### PROBLEM TO SOLVE
Output only the lines running from the line bearing "Model this object" through the line bearing "from mathutils import Matrix, Vector", character for character.

[CAD and scene scripts]
☆ ☆ ☆ ☆ ☆ ☆ ☆
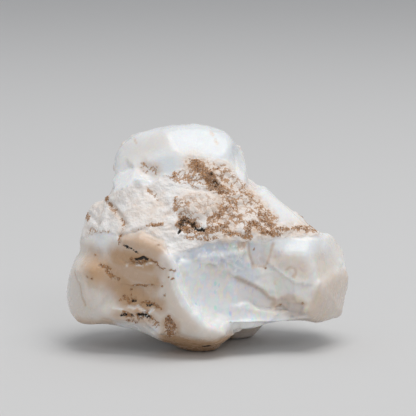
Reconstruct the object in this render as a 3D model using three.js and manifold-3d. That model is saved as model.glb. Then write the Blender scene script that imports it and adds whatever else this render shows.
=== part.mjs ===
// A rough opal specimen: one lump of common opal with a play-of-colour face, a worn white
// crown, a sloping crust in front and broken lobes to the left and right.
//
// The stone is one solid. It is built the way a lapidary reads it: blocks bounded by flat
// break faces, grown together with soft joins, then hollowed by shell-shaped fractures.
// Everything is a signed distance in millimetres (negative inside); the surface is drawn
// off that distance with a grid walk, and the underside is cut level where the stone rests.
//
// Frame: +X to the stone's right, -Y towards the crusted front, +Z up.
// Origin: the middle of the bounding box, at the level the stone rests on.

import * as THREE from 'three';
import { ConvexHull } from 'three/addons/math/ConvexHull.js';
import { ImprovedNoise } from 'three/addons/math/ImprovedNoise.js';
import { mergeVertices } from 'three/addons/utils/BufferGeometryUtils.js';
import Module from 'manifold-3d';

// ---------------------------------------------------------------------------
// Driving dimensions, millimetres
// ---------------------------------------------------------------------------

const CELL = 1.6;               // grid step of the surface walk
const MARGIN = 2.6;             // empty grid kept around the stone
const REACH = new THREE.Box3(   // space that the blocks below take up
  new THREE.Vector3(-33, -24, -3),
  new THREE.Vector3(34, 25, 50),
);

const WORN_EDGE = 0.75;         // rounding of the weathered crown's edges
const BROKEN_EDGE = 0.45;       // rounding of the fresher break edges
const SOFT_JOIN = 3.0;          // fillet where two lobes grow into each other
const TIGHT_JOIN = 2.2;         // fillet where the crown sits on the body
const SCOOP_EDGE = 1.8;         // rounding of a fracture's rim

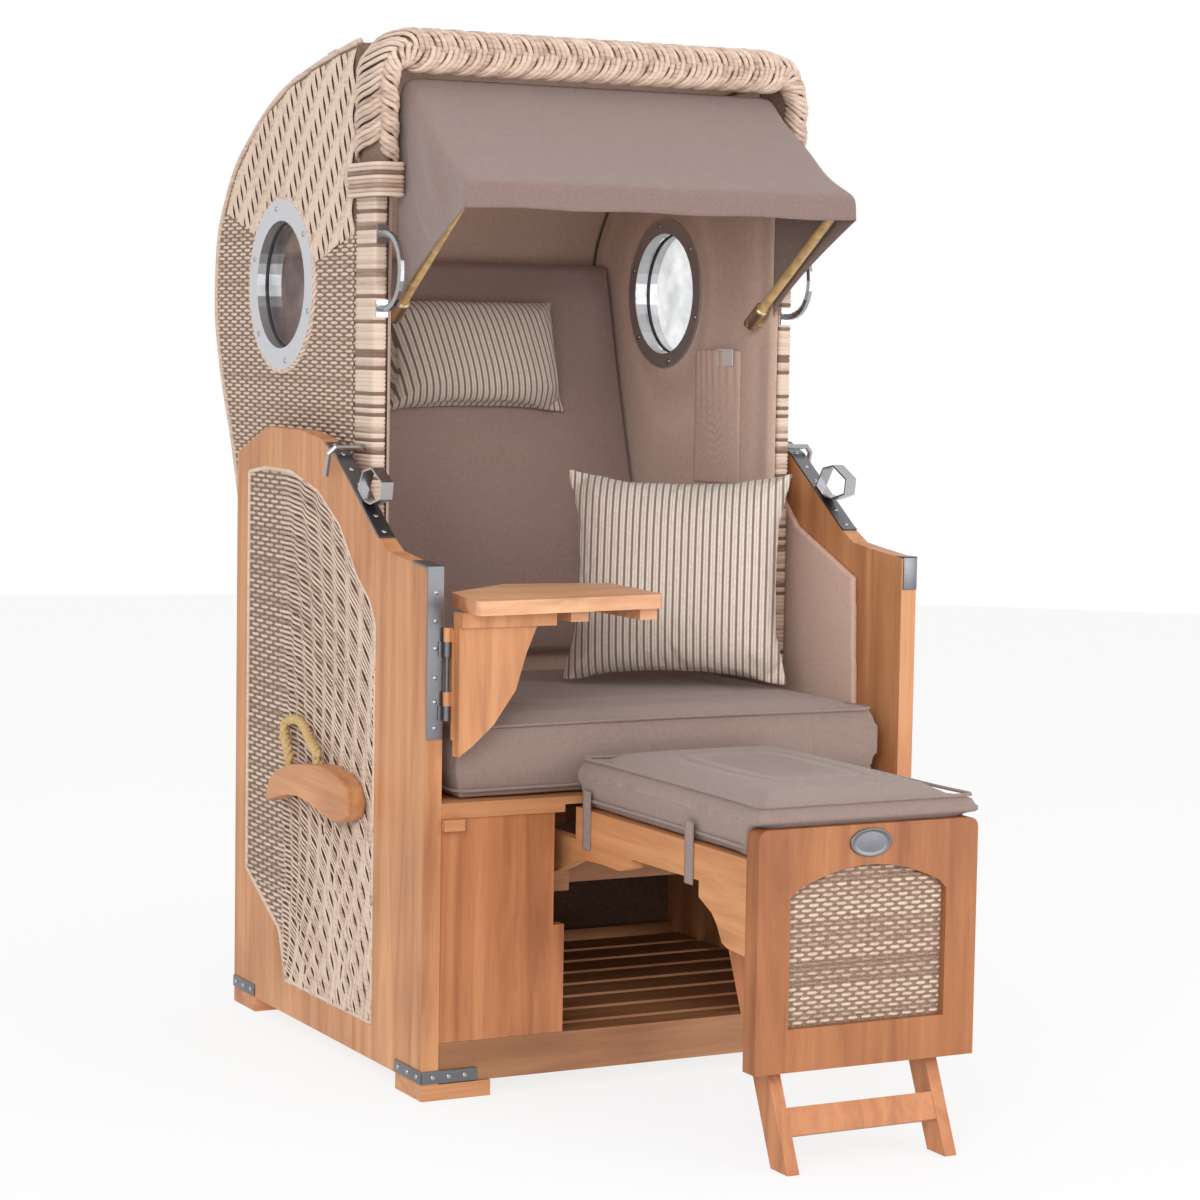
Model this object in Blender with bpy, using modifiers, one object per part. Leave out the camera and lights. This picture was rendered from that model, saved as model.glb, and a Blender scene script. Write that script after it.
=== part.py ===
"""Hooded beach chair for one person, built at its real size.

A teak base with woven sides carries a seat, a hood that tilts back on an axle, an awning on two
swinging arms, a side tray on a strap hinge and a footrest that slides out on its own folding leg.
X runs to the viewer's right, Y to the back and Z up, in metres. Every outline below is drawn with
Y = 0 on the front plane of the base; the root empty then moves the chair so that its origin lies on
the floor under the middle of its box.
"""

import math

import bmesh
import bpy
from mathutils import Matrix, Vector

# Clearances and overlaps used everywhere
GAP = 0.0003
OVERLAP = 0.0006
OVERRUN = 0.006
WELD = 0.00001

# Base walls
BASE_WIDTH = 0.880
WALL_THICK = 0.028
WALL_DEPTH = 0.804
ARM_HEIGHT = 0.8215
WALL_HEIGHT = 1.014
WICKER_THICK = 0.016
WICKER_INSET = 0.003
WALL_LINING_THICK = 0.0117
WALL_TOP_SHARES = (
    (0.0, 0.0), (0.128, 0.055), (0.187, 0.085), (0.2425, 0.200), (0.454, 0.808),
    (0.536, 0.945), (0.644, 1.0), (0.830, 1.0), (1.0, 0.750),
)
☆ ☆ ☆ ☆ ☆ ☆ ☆
### WRITTEN ANSWER
Model this object in Blender with bpy, using modifiers, one object per part. Leave out the camera and lights. This picture was rendered from that model, saved as model.glb, and a Blender scene script. Write that script after it.
=== part.py ===
"""Hooded beach chair for one person, built at its real size.

A teak base with woven sides carries a seat, a hood that tilts back on an axle, an awning on two
swinging arms, a side tray on a strap hinge and a footrest that slides out on its own folding leg.
X runs to the viewer's right, Y to the back and Z up, in metres. Every outline below is drawn with
Y = 0 on the front plane of the base; the root empty then moves the chair so that its origin lies on
the floor under the middle of its box.
"""

import math

import bmesh
import bpy
from mathutils import Matrix, Vector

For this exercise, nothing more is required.